Given material =>
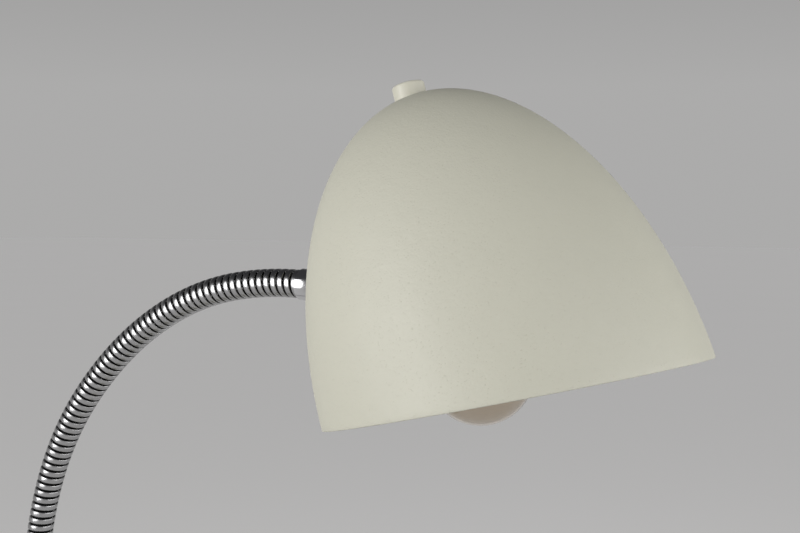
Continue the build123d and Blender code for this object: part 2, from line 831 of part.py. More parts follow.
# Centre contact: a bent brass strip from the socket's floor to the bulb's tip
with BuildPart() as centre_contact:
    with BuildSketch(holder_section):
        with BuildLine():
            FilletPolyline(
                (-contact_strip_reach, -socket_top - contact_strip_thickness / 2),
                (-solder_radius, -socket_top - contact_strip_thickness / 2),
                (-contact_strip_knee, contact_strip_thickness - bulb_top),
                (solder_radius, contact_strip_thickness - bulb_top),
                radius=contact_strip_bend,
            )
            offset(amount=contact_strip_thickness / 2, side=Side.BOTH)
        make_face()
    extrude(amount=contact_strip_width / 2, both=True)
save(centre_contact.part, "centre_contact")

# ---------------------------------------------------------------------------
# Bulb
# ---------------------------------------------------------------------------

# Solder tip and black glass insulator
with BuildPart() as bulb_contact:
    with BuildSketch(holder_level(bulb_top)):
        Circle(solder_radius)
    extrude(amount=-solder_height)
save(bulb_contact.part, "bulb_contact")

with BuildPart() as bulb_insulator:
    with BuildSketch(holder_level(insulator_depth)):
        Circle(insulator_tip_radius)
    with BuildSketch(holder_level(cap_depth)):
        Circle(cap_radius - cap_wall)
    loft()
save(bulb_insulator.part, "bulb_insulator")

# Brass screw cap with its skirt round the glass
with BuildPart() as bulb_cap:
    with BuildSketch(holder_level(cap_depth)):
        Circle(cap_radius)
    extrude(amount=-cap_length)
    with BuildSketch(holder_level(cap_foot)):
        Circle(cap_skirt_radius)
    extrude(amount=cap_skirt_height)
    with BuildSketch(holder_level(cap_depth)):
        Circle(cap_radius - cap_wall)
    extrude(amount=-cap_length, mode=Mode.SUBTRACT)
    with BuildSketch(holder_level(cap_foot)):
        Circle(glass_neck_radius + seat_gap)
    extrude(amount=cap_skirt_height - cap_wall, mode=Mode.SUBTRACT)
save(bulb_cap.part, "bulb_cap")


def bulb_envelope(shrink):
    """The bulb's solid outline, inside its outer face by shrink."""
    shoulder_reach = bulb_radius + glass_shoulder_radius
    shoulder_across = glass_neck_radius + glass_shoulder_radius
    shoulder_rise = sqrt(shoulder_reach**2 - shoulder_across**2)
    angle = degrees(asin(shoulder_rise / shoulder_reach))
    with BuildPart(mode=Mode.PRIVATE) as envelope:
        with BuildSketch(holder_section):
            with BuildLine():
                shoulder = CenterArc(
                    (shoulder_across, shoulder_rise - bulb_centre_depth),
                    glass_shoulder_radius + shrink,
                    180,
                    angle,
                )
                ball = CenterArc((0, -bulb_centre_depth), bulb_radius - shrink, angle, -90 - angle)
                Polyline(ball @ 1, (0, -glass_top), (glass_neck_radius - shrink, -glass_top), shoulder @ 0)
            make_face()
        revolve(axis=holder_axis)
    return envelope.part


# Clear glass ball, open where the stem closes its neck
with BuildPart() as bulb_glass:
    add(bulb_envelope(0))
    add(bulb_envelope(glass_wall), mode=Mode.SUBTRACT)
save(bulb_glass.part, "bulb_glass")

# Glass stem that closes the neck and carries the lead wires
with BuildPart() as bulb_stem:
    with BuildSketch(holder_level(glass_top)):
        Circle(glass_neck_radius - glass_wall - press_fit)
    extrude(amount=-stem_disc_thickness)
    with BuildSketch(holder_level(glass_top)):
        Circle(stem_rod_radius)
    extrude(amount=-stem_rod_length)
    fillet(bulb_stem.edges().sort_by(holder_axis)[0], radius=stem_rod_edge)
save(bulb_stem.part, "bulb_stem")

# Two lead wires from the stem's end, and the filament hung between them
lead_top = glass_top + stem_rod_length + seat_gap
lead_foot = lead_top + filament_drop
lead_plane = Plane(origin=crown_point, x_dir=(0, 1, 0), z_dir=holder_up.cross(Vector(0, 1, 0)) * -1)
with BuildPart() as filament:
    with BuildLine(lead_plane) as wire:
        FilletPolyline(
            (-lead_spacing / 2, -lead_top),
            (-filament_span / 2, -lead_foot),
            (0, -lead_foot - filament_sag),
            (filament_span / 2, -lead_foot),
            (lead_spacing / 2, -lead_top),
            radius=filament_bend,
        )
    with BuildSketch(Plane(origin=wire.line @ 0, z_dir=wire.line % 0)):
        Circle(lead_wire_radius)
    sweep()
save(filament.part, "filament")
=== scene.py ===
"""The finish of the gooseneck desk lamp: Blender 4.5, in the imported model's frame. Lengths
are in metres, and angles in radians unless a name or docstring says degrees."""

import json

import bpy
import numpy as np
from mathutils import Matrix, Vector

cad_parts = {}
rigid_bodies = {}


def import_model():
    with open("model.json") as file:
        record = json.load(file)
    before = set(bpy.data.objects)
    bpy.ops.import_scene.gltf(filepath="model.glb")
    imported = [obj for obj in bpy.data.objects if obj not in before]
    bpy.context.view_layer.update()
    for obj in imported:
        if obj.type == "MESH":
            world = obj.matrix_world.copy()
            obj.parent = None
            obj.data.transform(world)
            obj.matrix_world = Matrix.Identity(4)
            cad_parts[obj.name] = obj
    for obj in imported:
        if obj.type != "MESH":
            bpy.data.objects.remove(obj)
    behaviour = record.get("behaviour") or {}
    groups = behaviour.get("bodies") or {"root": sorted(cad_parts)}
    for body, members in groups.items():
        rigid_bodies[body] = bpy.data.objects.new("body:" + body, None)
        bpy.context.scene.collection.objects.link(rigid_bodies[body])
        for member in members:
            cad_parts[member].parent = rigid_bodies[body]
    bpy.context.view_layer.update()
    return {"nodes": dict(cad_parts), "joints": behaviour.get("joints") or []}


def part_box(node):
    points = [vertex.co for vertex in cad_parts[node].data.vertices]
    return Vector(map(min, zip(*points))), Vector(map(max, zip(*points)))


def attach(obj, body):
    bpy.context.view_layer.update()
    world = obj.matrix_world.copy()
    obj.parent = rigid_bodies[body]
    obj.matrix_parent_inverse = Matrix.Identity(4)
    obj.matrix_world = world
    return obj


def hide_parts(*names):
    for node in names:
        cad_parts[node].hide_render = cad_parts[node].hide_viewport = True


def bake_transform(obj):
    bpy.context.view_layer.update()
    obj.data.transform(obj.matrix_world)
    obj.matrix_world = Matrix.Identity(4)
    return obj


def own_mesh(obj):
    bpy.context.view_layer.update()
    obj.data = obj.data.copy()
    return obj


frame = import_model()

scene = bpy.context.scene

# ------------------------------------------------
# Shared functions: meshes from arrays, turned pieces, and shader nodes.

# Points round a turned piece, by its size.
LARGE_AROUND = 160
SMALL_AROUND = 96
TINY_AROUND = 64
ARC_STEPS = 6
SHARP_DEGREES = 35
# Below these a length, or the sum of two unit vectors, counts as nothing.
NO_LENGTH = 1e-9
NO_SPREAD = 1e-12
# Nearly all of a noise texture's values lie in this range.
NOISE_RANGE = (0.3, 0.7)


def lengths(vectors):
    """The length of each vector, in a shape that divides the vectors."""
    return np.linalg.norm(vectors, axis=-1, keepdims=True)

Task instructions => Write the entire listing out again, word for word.

Answer below =>
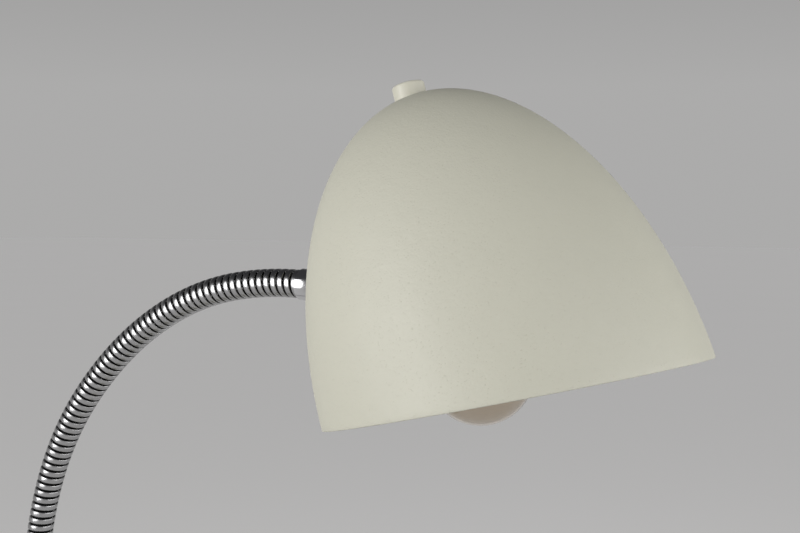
Continue the build123d and Blender code for this object: part 2, from line 831 of part.py. More parts follow.
# Centre contact: a bent brass strip from the socket's floor to the bulb's tip
with BuildPart() as centre_contact:
    with BuildSketch(holder_section):
        with BuildLine():
            FilletPolyline(
                (-contact_strip_reach, -socket_top - contact_strip_thickness / 2),
                (-solder_radius, -socket_top - contact_strip_thickness / 2),
                (-contact_strip_knee, contact_strip_thickness - bulb_top),
                (solder_radius, contact_strip_thickness - bulb_top),
                radius=contact_strip_bend,
            )
            offset(amount=contact_strip_thickness / 2, side=Side.BOTH)
        make_face()
    extrude(amount=contact_strip_width / 2, both=True)
save(centre_contact.part, "centre_contact")

# ---------------------------------------------------------------------------
# Bulb
# ---------------------------------------------------------------------------

# Solder tip and black glass insulator
with BuildPart() as bulb_contact:
    with BuildSketch(holder_level(bulb_top)):
        Circle(solder_radius)
    extrude(amount=-solder_height)
save(bulb_contact.part, "bulb_contact")

with BuildPart() as bulb_insulator:
    with BuildSketch(holder_level(insulator_depth)):
        Circle(insulator_tip_radius)
    with BuildSketch(holder_level(cap_depth)):
        Circle(cap_radius - cap_wall)
    loft()
save(bulb_insulator.part, "bulb_insulator")

# Brass screw cap with its skirt round the glass
with BuildPart() as bulb_cap:
    with BuildSketch(holder_level(cap_depth)):
        Circle(cap_radius)
    extrude(amount=-cap_length)
    with BuildSketch(holder_level(cap_foot)):
        Circle(cap_skirt_radius)
    extrude(amount=cap_skirt_height)
    with BuildSketch(holder_level(cap_depth)):
        Circle(cap_radius - cap_wall)
    extrude(amount=-cap_length, mode=Mode.SUBTRACT)
    with BuildSketch(holder_level(cap_foot)):
        Circle(glass_neck_radius + seat_gap)
    extrude(amount=cap_skirt_height - cap_wall, mode=Mode.SUBTRACT)
save(bulb_cap.part, "bulb_cap")


def bulb_envelope(shrink):
    """The bulb's solid outline, inside its outer face by shrink."""
    shoulder_reach = bulb_radius + glass_shoulder_radius
    shoulder_across = glass_neck_radius + glass_shoulder_radius
    shoulder_rise = sqrt(shoulder_reach**2 - shoulder_across**2)
    angle = degrees(asin(shoulder_rise / shoulder_reach))
    with BuildPart(mode=Mode.PRIVATE) as envelope:
        with BuildSketch(holder_section):
            with BuildLine():
                shoulder = CenterArc(
                    (shoulder_across, shoulder_rise - bulb_centre_depth),
                    glass_shoulder_radius + shrink,
                    180,
                    angle,
                )
                ball = CenterArc((0, -bulb_centre_depth), bulb_radius - shrink, angle, -90 - angle)
                Polyline(ball @ 1, (0, -glass_top), (glass_neck_radius - shrink, -glass_top), shoulder @ 0)
            make_face()
        revolve(axis=holder_axis)
    return envelope.part


# Clear glass ball, open where the stem closes its neck
with BuildPart() as bulb_glass:
    add(bulb_envelope(0))
    add(bulb_envelope(glass_wall), mode=Mode.SUBTRACT)
save(bulb_glass.part, "bulb_glass")

# Glass stem that closes the neck and carries the lead wires
with BuildPart() as bulb_stem:
    with BuildSketch(holder_level(glass_top)):
        Circle(glass_neck_radius - glass_wall - press_fit)
    extrude(amount=-stem_disc_thickness)
    with BuildSketch(holder_level(glass_top)):
        Circle(stem_rod_radius)
    extrude(amount=-stem_rod_length)
    fillet(bulb_stem.edges().sort_by(holder_axis)[0], radius=stem_rod_edge)
save(bulb_stem.part, "bulb_stem")

# Two lead wires from the stem's end, and the filament hung between them
lead_top = glass_top + stem_rod_length + seat_gap
lead_foot = lead_top + filament_drop
lead_plane = Plane(origin=crown_point, x_dir=(0, 1, 0), z_dir=holder_up.cross(Vector(0, 1, 0)) * -1)
with BuildPart() as filament:
    with BuildLine(lead_plane) as wire:
        FilletPolyline(
            (-lead_spacing / 2, -lead_top),
            (-filament_span / 2, -lead_foot),
            (0, -lead_foot - filament_sag),
            (filament_span / 2, -lead_foot),
            (lead_spacing / 2, -lead_top),
            radius=filament_bend,
        )
    with BuildSketch(Plane(origin=wire.line @ 0, z_dir=wire.line % 0)):
        Circle(lead_wire_radius)
    sweep()
save(filament.part, "filament")
=== scene.py ===
"""The finish of the gooseneck desk lamp: Blender 4.5, in the imported model's frame. Lengths
are in metres, and angles in radians unless a name or docstring says degrees."""

import json

import bpy
import numpy as np
from mathutils import Matrix, Vector

cad_parts = {}
rigid_bodies = {}


def import_model():
    with open("model.json") as file:
        record = json.load(file)
    before = set(bpy.data.objects)
    bpy.ops.import_scene.gltf(filepath="model.glb")
    imported = [obj for obj in bpy.data.objects if obj not in before]
    bpy.context.view_layer.update()
    for obj in imported:
        if obj.type == "MESH":
            world = obj.matrix_world.copy()
            obj.parent = None
            obj.data.transform(world)
            obj.matrix_world = Matrix.Identity(4)
            cad_parts[obj.name] = obj
    for obj in imported:
        if obj.type != "MESH":
            bpy.data.objects.remove(obj)
    behaviour = record.get("behaviour") or {}
    groups = behaviour.get("bodies") or {"root": sorted(cad_parts)}
    for body, members in groups.items():
        rigid_bodies[body] = bpy.data.objects.new("body:" + body, None)
        bpy.context.scene.collection.objects.link(rigid_bodies[body])
        for member in members:
            cad_parts[member].parent = rigid_bodies[body]
    bpy.context.view_layer.update()
    return {"nodes": dict(cad_parts), "joints": behaviour.get("joints") or []}


def part_box(node):
    points = [vertex.co for vertex in cad_parts[node].data.vertices]
    return Vector(map(min, zip(*points))), Vector(map(max, zip(*points)))


def attach(obj, body):
    bpy.context.view_layer.update()
    world = obj.matrix_world.copy()
    obj.parent = rigid_bodies[body]
    obj.matrix_parent_inverse = Matrix.Identity(4)
    obj.matrix_world = world
    return obj


def hide_parts(*names):
    for node in names:
        cad_parts[node].hide_render = cad_parts[node].hide_viewport = True


def bake_transform(obj):
    bpy.context.view_layer.update()
    obj.data.transform(obj.matrix_world)
    obj.matrix_world = Matrix.Identity(4)
    return obj


def own_mesh(obj):
    bpy.context.view_layer.update()
    obj.data = obj.data.copy()
    return obj


frame = import_model()

scene = bpy.context.scene

# ------------------------------------------------
# Shared functions: meshes from arrays, turned pieces, and shader nodes.

# Points round a turned piece, by its size.
LARGE_AROUND = 160
SMALL_AROUND = 96
TINY_AROUND = 64
ARC_STEPS = 6
SHARP_DEGREES = 35
# Below these a length, or the sum of two unit vectors, counts as nothing.
NO_LENGTH = 1e-9
NO_SPREAD = 1e-12
# Nearly all of a noise texture's values lie in this range.
NOISE_RANGE = (0.3, 0.7)


def lengths(vectors):
    """The length of each vector, in a shape that divides the vectors."""
    return np.linalg.norm(vectors, axis=-1, keepdims=True)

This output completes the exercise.